Quantifying the Impact of Energy Prices on Financial Stability

University essay from Lunds universitet/Nationalekonomiska institutionen

Abstract: Financial stability has always been at the forefront of research for both academics and practitioners alike. Given the current Russian invasion of Ukraine and the importance of energy commodities to the economic and strategic integrity of countries, understanding the importance of energy commodity price fluctuations on financial stability is of crucial importance. Current literature has fallen short of being able to quantify and explore such an issue through an all-inclusive approach. This has resulted in a split between the academic literature strands of Financial Stability and Energy Economics and Finance.
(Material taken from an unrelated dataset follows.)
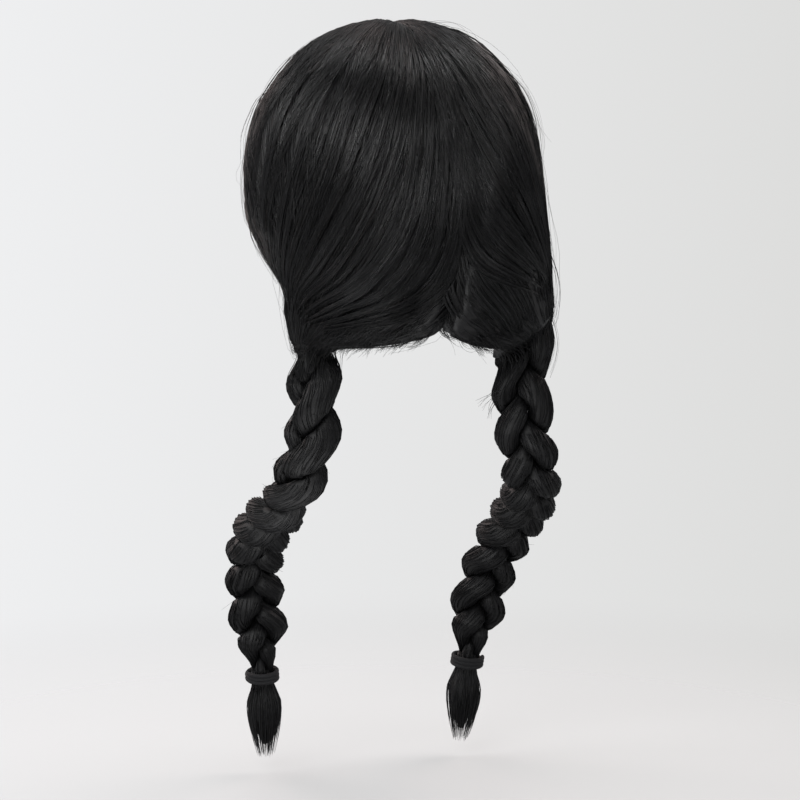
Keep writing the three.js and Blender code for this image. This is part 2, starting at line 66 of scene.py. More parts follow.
# Rim of the cap: degrees from the face towards the back, and its height as a share of the form's size
CAP_RIM = np.array([[0, 0.44], [40, 0.3], [70, -0.03], [95, 0.02], [125, -0.04], [155, -0.16], [180, -0.27]])
CAP_TOP = 0.006  # share of the way to the rim at which the first ring of points lies
RIM_BAND = 0.008
RIM_SWELL = 0.0004
WEFT_SPACING = 0.0095
WEFT_RIDGE = 0.00028
CAP_TURNS, CAP_LEVELS = 144, 60
KNIT_PITCH = 0.0016
CAP_DARK, CAP_LIGHT = (0.0035, 0.0035, 0.004, 1), (0.022, 0.022, 0.025, 1)


def smooth(low, high, x):
    """Share of the way from low to high, eased at both ends: 3 x^2 - 2 x^3."""
    share = np.clip((x - low) / (high - low), 0, 1)
    return share * share * (3 - 2 * share)


def form_sizes(sides, ends, top, lower):
    """Half width, half length, height above and depth below the widest level of a form outside the head."""
    return HEAD_WIDTH / 2 + sides, HEAD_LENGTH / 2 + ends, CROWN_HEIGHT + top, LOWER_HEIGHT + lower


def on_form(points, form):
    """Point of the rounded form in each point's direction from the head's middle. The form is where the sum
    of (distance / half size) ^ ROUNDNESS is 1; lower down its back tucks in and its sides sweep back."""
    side, end, up, down = form
    d = points - HEAD_MIDDLE
    round_share = np.hypot(d[..., 0] / side, d[..., 1] / end)
    tall_share = np.abs(d[..., 2]) / np.where(d[..., 2] > 0, up, down)
    d = d / ((round_share**ROUNDNESS + tall_share**ROUNDNESS) ** (1 / ROUNDNESS))[..., None]
    back = end * (1 - NAPE_TUCK * smooth(0, TUCK_HEIGHT, -d[..., 2]))
    middle = SIDE_SWEEP * smooth(SWEEP_START, SWEEP_START + SWEEP_HEIGHT, -d[..., 2])
    return np.stack([d[..., 0], middle + d[..., 1] * (back - middle) / end, d[..., 2] - CROWN_HEIGHT], -1)


def grid_faces(rows, columns, wrap=False, first=0):
    """Quads of a grid of points kept row by row; wrap joins the last row to the first."""
    r = np.arange(rows if wrap else rows - 1)[:, None]
    c = np.arange(columns - 1)[None, :]
    below = (r + 1) % rows
    quads = np.stack([r * columns + c, r * columns + c + 1, below * columns + c + 1, below * columns + c], -1)
    return first + quads.reshape(-1, 4)


def closed_piece(name, points, faces, uv=None, marks=None):
    """Closed mesh from points and lists of faces. uv holds one pair for each corner, in the order of the
    faces; marks are named numbers for each point. Faces turn outwards where the signed volume is negative."""
    volume = 0.0
    for f in faces:
        for k in range(1, f.shape[1] - 1):
            a, b, c = points[f[:, 0]], points[f[:, k]], points[f[:, k + 1]]
            volume += np.einsum("ij,ij->", a, np.cross(b, c))
    if volume < 0:
        if uv is not None:
            shares = np.split(uv, np.cumsum([f.size for f in faces])[:-1])
            turned = [share.reshape(*f.shape, 2)[:, ::-1] for share, f in zip(shares, faces)]
            uv = np.concatenate([share.reshape(-1, 2) for share in turned])
        faces = [f[:, ::-1] for f in faces]
    corners = np.concatenate([f.ravel() for f in faces])
    sizes = np.concatenate([np.full(len(f), f.shape[1]) for f in faces])
    mesh = bpy.data.meshes.new(name)
    mesh.vertices.add(len(points))
    mesh.loops.add(len(corners))
    mesh.polygons.add(len(sizes))
    mesh.vertices.foreach_set("co", points.astype(np.float32).ravel())
    mesh.loops.foreach_set("vertex_index", corners.astype(np.int32))
    mesh.polygons.foreach_set("loop_start", (np.cumsum(sizes) - sizes).astype(np.int32))
    mesh.polygons.foreach_set("use_smooth", np.ones(len(sizes), bool))
    mesh.update(calc_edges=True)
    if uv is not None:
        mesh.uv_layers.new(name="OFBake").data.foreach_set("uv", uv.astype(np.float32).ravel())
    for word, values in (marks or {}).items():
        numbers = mesh.attributes.new(word, "FLOAT", "POINT").data
        numbers.foreach_set("value", values.astype(np.float32).ravel())
    piece = bpy.data.objects.new(name, mesh)
    bpy.context.scene.collection.objects.link(piece)
    return piece


def node_adder(tree):
    """Function that adds a node to a tree. Its inputs are named i0, i1 and so on, or as Blender names them,
    and take a value or another node's output."""
    def node(kind, settings=(), **inputs):
        made = tree.nodes.new(kind)
        for word, value in settings:
            setattr(made, word, value)
        for word, value in inputs.items():
            socket = made.inputs[int(word[1:])] if word[1:].isdigit() else made.inputs[word.replace("_", " ")]
            if hasattr(value, "links"):
                tree.links.new(value, socket)
            else:
                socket.default_value = value
        return made

    return node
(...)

This research, hence, aims to solve this issue by quantifying the risk posed to the European financial system from energy commodity price fluctuations through the implementation of an interdisciplinary approach. We propose a new methodology for doing so by building on Adrian and Brunnermeier’s (2016) ΔCoVaR. This research is split into two sections: Section A pertains to quantifying said risk indirectly by calculating the ΔCoVaR of economic segments before employing panel regression analysis on said variable to deduce the impact of energy commodity prices on the total risk posed to the financial system. Section B pertains to measuring such an impact directly through modifying the definition of ΔCoVaR to be conditioned on the gain of an asset rather than a loss, before then employing time-series analysis on the newly created variable. Moreover, machine learning techniques are employed to ensure the robustness of our results. We find conflicting results from our two approaches in regard to prior academic literature findings. Overall, from the results of our study we can deduce that on average energy commodities are not as important to financial stability as originally thought and that central banks have many tools at their disposals to deal with the risk posed to the system by energy commodity price fluctuations. This all suggests that imposing sanctions on energy imports from Russia would not harm the financial integrity of the European continent if the correct actions are to be taken.